IE10

Look, you either hate IE or you don’t. But site for site, IE10 held up against any other mobile browser I would use. It did everything HTML5 and CSS3 told it to do, at least for what I threw at it, and sites rendered fine and quickly.

Data Sense is a big plus here. It’s a compression mode that reduces data consumption where possible, mostly around images. It also tracks your data usage. Since I have unlimited data – yeah, I’m one of the lucky ones, for now – this isn’t that big a deal to me, but I know I will need this down the road.

Personally, I think data limits will eventually do more harm than good to the mobile industry, resulting in a choke on innovation as customers become hesitant to use mobile bandwidth up to a certain point. So gains on this front are particularly important.

Camera

Yes, most camera plusses and minuses will be determined by the hardware. The camera I used in the HTC Windows Phone 8X is a standard camera, certainly not as good as the iPhone cameras, but definitely on par with the rest of the best, including the Droid DNA and Motorola Razr M.

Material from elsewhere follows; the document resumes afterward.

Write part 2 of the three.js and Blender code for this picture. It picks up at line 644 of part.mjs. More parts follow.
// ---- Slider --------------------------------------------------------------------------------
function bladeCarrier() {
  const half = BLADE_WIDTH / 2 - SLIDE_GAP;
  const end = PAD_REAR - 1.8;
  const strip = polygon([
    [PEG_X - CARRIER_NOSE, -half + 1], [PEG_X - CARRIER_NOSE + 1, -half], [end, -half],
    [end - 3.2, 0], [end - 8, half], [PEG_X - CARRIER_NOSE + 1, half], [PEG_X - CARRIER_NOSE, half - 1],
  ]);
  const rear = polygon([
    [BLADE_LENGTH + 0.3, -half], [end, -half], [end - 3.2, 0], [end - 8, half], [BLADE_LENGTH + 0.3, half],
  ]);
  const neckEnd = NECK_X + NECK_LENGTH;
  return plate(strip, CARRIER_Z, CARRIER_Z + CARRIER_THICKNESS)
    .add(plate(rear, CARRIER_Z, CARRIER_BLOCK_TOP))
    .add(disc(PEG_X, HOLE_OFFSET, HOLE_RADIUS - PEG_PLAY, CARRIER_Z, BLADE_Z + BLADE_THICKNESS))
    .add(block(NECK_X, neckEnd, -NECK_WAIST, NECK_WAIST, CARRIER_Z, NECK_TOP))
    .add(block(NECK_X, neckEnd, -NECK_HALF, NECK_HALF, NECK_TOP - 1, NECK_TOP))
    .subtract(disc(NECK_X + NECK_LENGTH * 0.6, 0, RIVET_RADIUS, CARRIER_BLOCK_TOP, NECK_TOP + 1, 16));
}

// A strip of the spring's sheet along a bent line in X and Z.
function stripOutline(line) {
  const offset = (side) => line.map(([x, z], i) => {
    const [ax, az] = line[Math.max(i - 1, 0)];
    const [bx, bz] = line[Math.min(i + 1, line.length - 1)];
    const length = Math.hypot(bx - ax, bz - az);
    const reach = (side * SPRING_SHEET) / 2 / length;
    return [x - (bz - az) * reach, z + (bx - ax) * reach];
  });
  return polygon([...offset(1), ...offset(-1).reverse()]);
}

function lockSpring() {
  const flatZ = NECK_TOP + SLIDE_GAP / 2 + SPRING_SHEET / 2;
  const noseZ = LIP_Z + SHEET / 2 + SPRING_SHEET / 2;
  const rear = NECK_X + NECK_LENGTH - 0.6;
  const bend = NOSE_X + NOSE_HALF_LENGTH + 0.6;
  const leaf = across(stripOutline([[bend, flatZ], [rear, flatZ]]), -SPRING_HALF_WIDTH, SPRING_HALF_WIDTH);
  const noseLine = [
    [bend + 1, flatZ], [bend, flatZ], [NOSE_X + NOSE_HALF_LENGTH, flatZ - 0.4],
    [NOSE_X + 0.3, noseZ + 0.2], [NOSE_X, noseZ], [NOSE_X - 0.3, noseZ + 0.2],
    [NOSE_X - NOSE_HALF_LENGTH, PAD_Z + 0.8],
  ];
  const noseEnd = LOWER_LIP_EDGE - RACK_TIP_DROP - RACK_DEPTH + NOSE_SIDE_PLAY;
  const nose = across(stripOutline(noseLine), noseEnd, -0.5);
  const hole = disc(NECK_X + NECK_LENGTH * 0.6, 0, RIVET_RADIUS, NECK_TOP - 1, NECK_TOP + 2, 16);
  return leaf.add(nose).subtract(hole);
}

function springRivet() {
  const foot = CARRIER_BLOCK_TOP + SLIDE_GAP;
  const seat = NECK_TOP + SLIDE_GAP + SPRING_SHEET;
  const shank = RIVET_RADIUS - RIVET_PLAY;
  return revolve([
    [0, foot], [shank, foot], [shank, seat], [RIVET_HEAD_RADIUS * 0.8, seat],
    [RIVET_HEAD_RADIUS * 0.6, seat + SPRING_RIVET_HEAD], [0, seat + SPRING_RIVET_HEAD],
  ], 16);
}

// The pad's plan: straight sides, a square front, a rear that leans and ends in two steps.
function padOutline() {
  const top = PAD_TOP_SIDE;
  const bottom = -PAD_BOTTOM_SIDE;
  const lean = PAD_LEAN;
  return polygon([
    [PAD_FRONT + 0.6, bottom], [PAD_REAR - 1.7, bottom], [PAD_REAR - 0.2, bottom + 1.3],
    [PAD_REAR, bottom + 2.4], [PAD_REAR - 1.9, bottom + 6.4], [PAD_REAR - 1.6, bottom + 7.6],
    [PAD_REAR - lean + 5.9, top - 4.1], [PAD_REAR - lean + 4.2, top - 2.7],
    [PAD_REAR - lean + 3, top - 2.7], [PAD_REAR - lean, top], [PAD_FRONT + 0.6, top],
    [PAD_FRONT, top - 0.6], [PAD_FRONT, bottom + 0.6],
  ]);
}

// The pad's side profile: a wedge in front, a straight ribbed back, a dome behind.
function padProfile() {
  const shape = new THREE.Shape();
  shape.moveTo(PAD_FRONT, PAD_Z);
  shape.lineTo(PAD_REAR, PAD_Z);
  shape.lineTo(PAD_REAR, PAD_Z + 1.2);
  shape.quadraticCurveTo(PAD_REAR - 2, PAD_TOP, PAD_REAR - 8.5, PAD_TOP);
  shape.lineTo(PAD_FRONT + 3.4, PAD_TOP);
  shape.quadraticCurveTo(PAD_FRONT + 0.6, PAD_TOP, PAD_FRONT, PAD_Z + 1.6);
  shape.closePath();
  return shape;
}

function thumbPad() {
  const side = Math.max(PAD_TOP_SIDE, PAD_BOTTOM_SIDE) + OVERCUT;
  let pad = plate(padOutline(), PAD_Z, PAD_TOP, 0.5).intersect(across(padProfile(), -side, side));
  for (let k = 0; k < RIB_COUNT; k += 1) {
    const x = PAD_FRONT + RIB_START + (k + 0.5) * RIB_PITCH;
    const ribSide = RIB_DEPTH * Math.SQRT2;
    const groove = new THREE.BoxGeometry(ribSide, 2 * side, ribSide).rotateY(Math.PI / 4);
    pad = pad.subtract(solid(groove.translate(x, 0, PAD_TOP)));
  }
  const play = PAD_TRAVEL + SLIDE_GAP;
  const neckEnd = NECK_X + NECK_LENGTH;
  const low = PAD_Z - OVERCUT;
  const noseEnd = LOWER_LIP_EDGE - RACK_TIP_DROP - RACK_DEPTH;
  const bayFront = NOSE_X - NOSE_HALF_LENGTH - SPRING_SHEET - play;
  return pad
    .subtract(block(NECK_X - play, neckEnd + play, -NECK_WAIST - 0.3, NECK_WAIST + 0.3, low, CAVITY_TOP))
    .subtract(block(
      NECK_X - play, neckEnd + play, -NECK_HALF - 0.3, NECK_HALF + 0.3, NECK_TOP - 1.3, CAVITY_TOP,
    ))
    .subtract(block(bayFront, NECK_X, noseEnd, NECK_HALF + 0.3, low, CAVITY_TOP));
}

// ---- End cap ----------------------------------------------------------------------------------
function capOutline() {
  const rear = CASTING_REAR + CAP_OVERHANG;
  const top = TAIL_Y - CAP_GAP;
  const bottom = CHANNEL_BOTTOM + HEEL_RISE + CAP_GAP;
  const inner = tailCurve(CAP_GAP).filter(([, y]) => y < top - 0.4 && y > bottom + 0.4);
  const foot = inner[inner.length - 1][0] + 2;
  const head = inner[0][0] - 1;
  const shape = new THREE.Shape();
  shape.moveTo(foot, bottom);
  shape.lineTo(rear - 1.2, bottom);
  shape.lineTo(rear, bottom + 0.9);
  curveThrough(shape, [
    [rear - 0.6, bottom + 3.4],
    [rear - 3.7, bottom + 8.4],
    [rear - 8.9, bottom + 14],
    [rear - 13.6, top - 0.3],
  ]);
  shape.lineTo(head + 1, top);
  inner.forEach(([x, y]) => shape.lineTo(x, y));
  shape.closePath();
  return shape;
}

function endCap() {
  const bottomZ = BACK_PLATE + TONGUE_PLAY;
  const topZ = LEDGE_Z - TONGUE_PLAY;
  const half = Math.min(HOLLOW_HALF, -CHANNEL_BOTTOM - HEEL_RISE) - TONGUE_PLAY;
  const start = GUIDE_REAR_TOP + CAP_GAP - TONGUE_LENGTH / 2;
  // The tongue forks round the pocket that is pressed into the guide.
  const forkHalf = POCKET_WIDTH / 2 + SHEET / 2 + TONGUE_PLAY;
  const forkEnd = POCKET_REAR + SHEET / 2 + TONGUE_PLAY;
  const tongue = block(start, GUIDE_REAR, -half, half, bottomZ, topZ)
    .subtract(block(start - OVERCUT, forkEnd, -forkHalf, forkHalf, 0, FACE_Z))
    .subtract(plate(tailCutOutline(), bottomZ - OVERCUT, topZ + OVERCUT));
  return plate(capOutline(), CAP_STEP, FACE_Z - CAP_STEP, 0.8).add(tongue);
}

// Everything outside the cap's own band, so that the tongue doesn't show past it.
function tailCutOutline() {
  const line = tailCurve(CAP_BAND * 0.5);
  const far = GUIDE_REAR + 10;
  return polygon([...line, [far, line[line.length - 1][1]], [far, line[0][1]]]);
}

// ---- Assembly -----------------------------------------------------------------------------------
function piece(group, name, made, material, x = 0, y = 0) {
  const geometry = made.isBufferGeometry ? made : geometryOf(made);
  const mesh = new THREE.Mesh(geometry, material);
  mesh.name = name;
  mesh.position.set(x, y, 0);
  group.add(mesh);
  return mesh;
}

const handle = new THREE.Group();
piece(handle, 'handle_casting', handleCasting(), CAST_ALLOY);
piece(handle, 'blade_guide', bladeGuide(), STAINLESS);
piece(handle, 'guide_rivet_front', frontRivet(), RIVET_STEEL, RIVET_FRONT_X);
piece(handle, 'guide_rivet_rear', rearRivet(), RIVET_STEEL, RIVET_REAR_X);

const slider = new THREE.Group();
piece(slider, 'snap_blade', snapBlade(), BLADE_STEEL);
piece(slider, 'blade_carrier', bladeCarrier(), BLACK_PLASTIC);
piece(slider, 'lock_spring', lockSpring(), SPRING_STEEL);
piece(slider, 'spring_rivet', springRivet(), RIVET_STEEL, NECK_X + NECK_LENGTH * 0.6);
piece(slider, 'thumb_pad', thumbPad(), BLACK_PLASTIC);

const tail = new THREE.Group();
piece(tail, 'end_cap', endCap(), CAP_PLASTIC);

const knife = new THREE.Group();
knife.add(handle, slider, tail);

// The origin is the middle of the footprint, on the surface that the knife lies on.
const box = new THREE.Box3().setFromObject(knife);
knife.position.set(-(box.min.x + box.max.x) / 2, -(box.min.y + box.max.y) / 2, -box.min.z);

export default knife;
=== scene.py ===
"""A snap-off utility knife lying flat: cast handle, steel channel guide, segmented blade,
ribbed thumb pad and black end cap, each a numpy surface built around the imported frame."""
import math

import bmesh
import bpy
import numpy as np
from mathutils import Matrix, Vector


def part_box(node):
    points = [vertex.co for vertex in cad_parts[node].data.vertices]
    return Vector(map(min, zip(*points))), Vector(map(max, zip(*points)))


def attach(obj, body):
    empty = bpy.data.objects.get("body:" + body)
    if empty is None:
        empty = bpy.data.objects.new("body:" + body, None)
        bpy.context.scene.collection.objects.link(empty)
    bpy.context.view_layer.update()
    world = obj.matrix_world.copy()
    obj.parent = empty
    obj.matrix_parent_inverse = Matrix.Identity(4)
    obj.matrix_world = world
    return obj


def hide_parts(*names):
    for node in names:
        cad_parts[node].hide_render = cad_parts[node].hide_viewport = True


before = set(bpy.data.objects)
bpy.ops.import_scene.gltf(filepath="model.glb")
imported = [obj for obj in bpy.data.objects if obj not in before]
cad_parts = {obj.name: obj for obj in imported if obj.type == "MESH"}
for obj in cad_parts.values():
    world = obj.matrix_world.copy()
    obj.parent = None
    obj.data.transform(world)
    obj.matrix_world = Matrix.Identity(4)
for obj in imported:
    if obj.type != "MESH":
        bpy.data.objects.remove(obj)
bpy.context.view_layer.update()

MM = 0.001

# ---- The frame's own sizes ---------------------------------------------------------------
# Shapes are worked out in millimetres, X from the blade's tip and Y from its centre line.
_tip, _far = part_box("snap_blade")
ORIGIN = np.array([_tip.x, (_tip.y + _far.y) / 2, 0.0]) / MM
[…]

Touching the screen not only focuses the camera on an object, but automatically takes a picture. Lenses are also a look at where mobile camera tech is heading, allowing you to scan for text, barcodes, QR codes, etc. I’ve been depositing checks with my mobile phone camera for months now, and there are all kinds of applications for this technology that are right around the corner.

Devs, get on it.

XBox Integration

If there’s one vertical where Microsoft dominates, it’s gaming, and where the XBox is Microsoft’s entry into the living room, Windows Phone 8 is its Vita/DS.

Windows Phone 8 is tied tightly into the XBox architecture. You can play your XBox Live games, control your XBox via Smartglass, play your music, stream all Xbox music, and so on.

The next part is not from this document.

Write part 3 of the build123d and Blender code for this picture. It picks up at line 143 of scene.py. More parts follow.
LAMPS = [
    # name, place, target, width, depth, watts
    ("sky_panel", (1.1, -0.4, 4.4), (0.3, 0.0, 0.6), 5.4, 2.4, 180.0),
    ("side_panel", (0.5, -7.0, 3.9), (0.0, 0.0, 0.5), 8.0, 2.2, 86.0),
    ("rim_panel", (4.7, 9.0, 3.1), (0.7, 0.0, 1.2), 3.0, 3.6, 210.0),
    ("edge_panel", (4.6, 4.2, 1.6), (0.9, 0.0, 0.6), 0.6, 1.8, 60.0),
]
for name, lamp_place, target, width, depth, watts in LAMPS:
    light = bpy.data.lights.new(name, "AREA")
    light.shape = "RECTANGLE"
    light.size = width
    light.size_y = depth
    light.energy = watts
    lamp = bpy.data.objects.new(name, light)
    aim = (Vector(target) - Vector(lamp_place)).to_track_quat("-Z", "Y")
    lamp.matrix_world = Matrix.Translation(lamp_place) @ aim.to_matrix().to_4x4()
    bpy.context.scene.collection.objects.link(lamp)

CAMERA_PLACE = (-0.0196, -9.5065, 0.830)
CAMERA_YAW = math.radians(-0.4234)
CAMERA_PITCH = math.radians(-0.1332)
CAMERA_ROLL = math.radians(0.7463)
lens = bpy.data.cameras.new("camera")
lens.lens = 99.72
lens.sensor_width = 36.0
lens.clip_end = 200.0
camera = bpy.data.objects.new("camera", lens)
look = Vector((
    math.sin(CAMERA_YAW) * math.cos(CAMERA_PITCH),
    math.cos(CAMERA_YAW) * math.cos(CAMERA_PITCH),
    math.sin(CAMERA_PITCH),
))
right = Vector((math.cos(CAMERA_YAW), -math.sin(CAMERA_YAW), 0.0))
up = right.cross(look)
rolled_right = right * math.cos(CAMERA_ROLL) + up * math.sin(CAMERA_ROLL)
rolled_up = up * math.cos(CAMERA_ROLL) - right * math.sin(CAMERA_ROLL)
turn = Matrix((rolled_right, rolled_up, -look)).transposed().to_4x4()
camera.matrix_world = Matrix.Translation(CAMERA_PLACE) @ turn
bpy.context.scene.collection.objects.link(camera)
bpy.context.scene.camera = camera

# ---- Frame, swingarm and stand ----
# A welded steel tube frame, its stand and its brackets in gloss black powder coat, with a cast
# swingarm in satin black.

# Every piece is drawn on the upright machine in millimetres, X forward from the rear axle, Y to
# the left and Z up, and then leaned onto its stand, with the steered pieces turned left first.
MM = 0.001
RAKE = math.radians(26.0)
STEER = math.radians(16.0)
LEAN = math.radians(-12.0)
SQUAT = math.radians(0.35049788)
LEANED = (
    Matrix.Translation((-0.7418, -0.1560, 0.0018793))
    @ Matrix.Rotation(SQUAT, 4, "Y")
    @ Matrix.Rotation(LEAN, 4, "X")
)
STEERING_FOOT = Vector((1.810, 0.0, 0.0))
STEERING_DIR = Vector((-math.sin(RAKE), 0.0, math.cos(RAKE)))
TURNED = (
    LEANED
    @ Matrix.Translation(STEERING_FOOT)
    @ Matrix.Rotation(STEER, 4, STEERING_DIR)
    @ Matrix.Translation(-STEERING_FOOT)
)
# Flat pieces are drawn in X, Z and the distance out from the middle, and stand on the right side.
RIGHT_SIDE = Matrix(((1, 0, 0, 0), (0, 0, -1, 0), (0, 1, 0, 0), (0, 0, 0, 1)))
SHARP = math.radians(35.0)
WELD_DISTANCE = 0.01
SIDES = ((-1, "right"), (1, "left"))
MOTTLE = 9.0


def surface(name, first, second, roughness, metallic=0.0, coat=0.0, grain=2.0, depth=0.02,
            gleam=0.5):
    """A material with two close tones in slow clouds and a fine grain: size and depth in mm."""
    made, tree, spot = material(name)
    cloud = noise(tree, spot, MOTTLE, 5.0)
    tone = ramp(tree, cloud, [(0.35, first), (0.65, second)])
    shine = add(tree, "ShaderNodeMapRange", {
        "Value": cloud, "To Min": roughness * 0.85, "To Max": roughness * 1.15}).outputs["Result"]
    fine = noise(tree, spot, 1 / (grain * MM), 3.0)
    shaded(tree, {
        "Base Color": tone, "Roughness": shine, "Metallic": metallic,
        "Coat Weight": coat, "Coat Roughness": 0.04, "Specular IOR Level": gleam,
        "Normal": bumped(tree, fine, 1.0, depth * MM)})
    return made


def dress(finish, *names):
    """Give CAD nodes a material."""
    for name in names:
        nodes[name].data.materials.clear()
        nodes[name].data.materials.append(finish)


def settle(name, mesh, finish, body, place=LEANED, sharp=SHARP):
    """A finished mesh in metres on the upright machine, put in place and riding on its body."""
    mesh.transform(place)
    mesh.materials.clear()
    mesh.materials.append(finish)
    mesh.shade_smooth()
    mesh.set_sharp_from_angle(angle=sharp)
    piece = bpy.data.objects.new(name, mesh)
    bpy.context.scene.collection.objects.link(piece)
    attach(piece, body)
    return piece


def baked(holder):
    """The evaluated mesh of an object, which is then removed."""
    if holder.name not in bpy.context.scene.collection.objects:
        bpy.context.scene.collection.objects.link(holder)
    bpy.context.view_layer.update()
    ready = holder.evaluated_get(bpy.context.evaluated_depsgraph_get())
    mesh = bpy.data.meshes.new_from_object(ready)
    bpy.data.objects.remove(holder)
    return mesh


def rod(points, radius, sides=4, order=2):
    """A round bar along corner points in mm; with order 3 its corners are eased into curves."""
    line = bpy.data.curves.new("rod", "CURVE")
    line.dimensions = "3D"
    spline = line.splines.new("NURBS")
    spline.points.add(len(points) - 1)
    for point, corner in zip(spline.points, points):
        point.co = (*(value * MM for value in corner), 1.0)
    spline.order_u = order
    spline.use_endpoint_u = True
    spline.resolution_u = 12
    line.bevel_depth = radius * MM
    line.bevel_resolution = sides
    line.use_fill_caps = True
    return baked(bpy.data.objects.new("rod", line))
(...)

However, there currently aren’t any downloadable video options for Windows Phone 8 via XBox Live, but I expect those are coming.

Sync with Windows 8

So I have an Android now and, after years and years with a Windows laptop, my main laptop is a Mac. Is it difficult to sync up my Android to my Mac? No, thanks to Gmail and the cloud. However, the integration between Windows 8 and Windows Phone 8 is a different and deeper kind of integration. I start a doc in Windows 8, I pick it right up in Windows 8 mobile. It’s seamless, where the up-to-the-cloud then down-to-the-device Android integration is a little bit more muddled.

It’s definitely more like iOS to Mac, which is one of the better things about having an iPhone. Is this a huge win for Microsoft over Android? Ehh… probably not, but since so many people are still on Windows, this could help tip the balance in Microsoft’s favor.

Office provides the same kind of seamless integration, but again Google Docs has advanced quite a bit over the last couple years and it comes down to syncing device to device vs. working in the cloud on Drive. All in all, I’d call integration a wash — an area where Windows Phone 8 has caught up, but not broken through.

Things That Aren’t There Yet

I’ll only touch briefly on these because they’re common knowledge.

Apps

The Windows store has gotten much better, but as I found in the HTC 8X review, it’s still hit and miss on the popular apps. Facebook, Twitter, all of that, absolutely. But I couldn’t get HootSuite, Instagram, Runkeeper, Google+, Spotify, or a free Angry Birds. Further, some apps, like YouTube, are just pointers to the mobile sites.

But we all know this is chicken and egg. Before developers start rushing in to create great Windows Phone apps, they have to see Windows phone usage picking up.

Maps

Nitpicking. Windows Phone 8 doesn’t come with turn-by-turn navigation. You can solve this with third party but it seems like this should have happened.

Wallet

More nitpicking. This one isn’t Windows’ fault. Wallet is functionality that’s almost there, but not quite. The smartphone became the smartphone when I could ditch my PDA, which was exactly why I loved the Windows Mobile powered i-760 in the first place. Camera and GPS had been around for a while but only became real when you could ditch those devices as well. I will love wallet when I can leave my wallet at home. However, this time it’s the process that needs to catch up to technology, and not the other way around.

Overall

Windows Phone 8 is a competitive entry into the mobile universe, the first we’ve seen since Android. And as a Windows mobile early adopter through Android, and a Windows user through 2011, I’m excited that there’s an alternative – the world needs more than two mobile OSes.

My fear is that it may be too late, culturally speaking. Also, devs need a reason to adopt a third OS. They must develop for either iOS or Android, and likely both, just based on market share. But if anyone can get them to take on a third code base, it’s Microsoft, much more so than even Blackberry at this point.

It remains to be seen. I’d use Windows Phone 8, especially with killer devices like the 8X and the Nokia Lumia 920. The only thing that can stop them is if it is truly now just a two-player game.